Voters might confuse it with the recently invalidated constitutional amendment for property taxes, or the question of holding a constitutional convention, he added.
Caldwell expressed doubts Wednesday that HART had mounted a strong-enough outreach campaign to educate voters, despite his asking HART’s executive director, Andy Robbins, to make that effort.
“It’s too late at this point,” Caldwell said, with early voting already underway.
But HART spokesman Bill Brennan said the agency has a “pretty robust effort underway,” including outreach to neighborhood groups. Damien Kim, the board’s chairman, is planning to do television interviews in the days ahead.
If the charter amendment fails, the board will face at least two more years of burdensome quorum and voting hurdles during a pivotal time for the project.
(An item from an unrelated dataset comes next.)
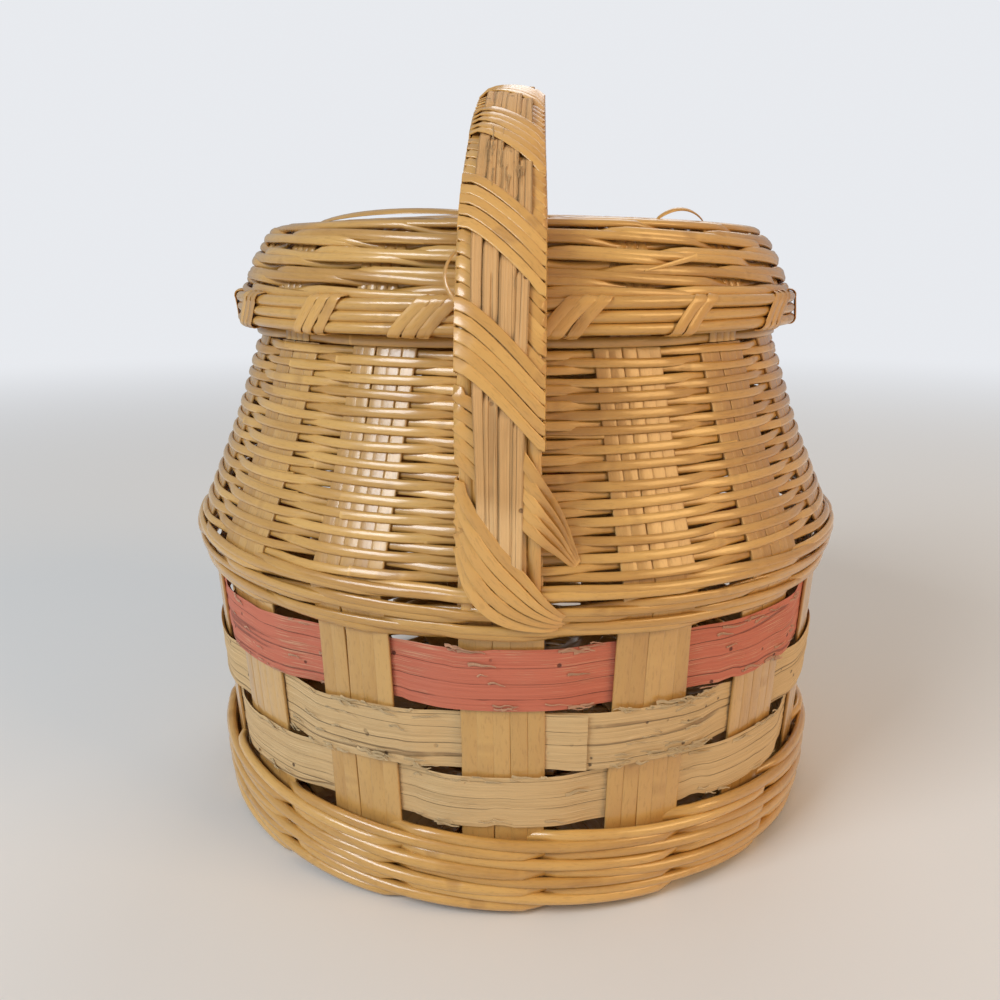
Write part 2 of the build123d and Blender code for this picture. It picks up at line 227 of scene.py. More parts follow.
class Weaving:
    """A mesh to which canes are added one at a time."""

    def __init__(self):
        self.mesh = bmesh.new()
        self.uv = self.mesh.loops.layers.uv.new("UVMap")
        self.tone = self.mesh.verts.layers.float.new("tone")
        self.ends = self.mesh.verts.layers.float.new("ends")

    def cane(self, stations, wide, thick, tone, edges, square):
        """Lay one cane. A station is its place, its outward direction, and a scale of width.

        The section is an ellipse where square is 1, and squarer where it is less.
        """
        places = [station[0] for station in stations]
        last = len(places) - 1
        rows = last + 3
        grid = bmesh.ops.create_grid(
            self.mesh, x_segments=rows - 1, y_segments=edges, size=1, calc_uvs=False
        )["verts"]
        run = [0.0]
        for a, b in zip(places, places[1:]):
            run.append(run[-1] + (b - a).length)
        sections = []
        for row in range(rows):
            i = min(last, max(0, row - 1))
            place, out = stations[i][0], stations[i][1]
            scale = stations[i][2] if len(stations[i]) > 2 else 1
            along = (places[min(last, i + 1)] - places[max(0, i - 1)]).normalized()
            across = along.cross(out).normalized()
            outward = across.cross(along)
            if row in (0, rows - 1):
                scale = 0
            sections.append((place, across * scale, outward * scale, run[i]))
        for vert in grid:
            row = round((vert.co.x + 1) / 2 * (rows - 1))
            turn = (vert.co.y + 1) / 2
            place, across, outward, length_here = sections[row]
            c, s = math.cos(turn * TURN), math.sin(turn * TURN)
            x = math.copysign(abs(c) ** square, c) * wide / 2
            y = math.copysign(abs(s) ** (square + 0.2), s) * thick / 2
            vert.co = place + across * x + outward * y
            vert[self.tone] = tone
            vert[self.ends] = min(length_here, run[-1] - length_here)
            vert.index = row * (edges + 1) + round(turn * edges)
        self.lay_uv(grid, edges, [section[3] for section in sections])

    def lay_uv(self, grid, edges, runs):
        """Length in decimetres along the cane, and a share of the way round it."""
        for face in {face for vert in grid for face in vert.link_faces}:
            for loop in face.loops:
                row, turn = divmod(loop.vert.index, edges + 1)
                loop[self.uv].uv = (runs[row] * DECIMETRES, turn / edges)

    def finish(self, name, body, slot, material, *replaced):
        """Close the canes and hand the piece to the frame."""
        bmesh.ops.remove_doubles(self.mesh, verts=self.mesh.verts, dist=WELD)
        bmesh.ops.recalc_face_normals(self.mesh, faces=self.mesh.faces)
        for face in self.mesh.faces:
            face.smooth = True
        mesh = bpy.data.meshes.new(name)
        self.mesh.to_mesh(mesh)
        self.mesh.free()
        mesh.set_sharp_from_angle(angle=SHARP_EDGE)
        piece = bpy.data.objects.new(name, mesh)
        bpy.context.scene.collection.objects.link(piece)
        mesh.materials.append(material)
        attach(piece, body)
        if replaced:
            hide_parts(*replaced)
        return piece


# ---- shaders -----------------------------------------------------------------------------
class Wire:
    """A shader socket that takes part in sums."""

    def __init__(self, paint, socket):
        self.paint = paint
        self.socket = socket

    def math(self, kind, other=0.0, swapped=False):
        pair = (other, self) if swapped else (self, other)
        return self.paint.node("ShaderNodeMath", {"operation": kind}, {0: pair[0], 1: pair[1]})["Value"]

    def __add__(self, other):
        return self.math("ADD", other)

    def __radd__(self, other):
        return self.math("ADD", other)

    def __sub__(self, other):
        return self.math("SUBTRACT", other)

    def __rsub__(self, other):
        return self.math("SUBTRACT", other, True)

    def __mul__(self, other):
        return self.math("MULTIPLY", other)

    def __rmul__(self, other):
        return self.math("MULTIPLY", other)

    def over(self, level, width):
        """0 below a level, 1 above it, across a soft edge."""
        ramp = self.paint.node(
            "ShaderNodeMapRange", {"interpolation_type": "SMOOTHSTEP"},
            {"Value": self, "From Min": level - width / 2, "From Max": level + width / 2},
        )
        return ramp["Result"]


class Outputs:
    """The sockets that a node gives out, by name or number."""

    def __init__(self, paint, node):
        self.paint = paint
        self.node = node

    def __getitem__(self, name):
        return Wire(self.paint, self.node.outputs[name])


MIX_SHARE, MIX_FIRST, MIX_SECOND, MIX_RESULT = 0, 6, 7, 2     # a Mix node's colour sockets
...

The board expansion took place under Act 1, the state’s latest, $ 2.4 billion package to rescue the transit project in 2017. Legislative leaders, looking to keep better tabs on rail, added a proviso where they could appoint four nonvoting members to the HART board.
The expansion also scrambled the board’s quorum and voting rules, making it more difficult for members to take action.
It also directly conflicted with the Honolulu City Charter, which states that the HART board can only have 10 seats.
The mayor and City Council each appoint three members. The city’s Department of Transportation Services Director and the state’s Department of Transportation Director also serve as voting members. Then, those eight members appoint a ninth voting member.
Finally, the city’s Department of Planning and Permitting director serves as a 10th, nonvoting member.
“I think those nonvoting members have brought real value — it just caused quorum issues,” Caldwell said Wednesday. “We struggled with this. It really makes it less effective. I can’t believe the Legislature wanted to make it less effective.”
The charter amendment would also add a 10th voting member to be appointed by the City Council.
On Nov. 1, only seven voting members are expected to attend the latest HART board meeting. Thus, even if all seven vote “yes,” the board won’t have enough votes to approve the agency’s latest financial plan, as requested by the Federal Transit Administration.
The board will have one more chance to approve that plan Nov. 15 — just five days before the FTA’s deadline to take that action. If that doesn’t happen, the city faces consequences from its federal partners, including the loss of millions of dollars to build the project.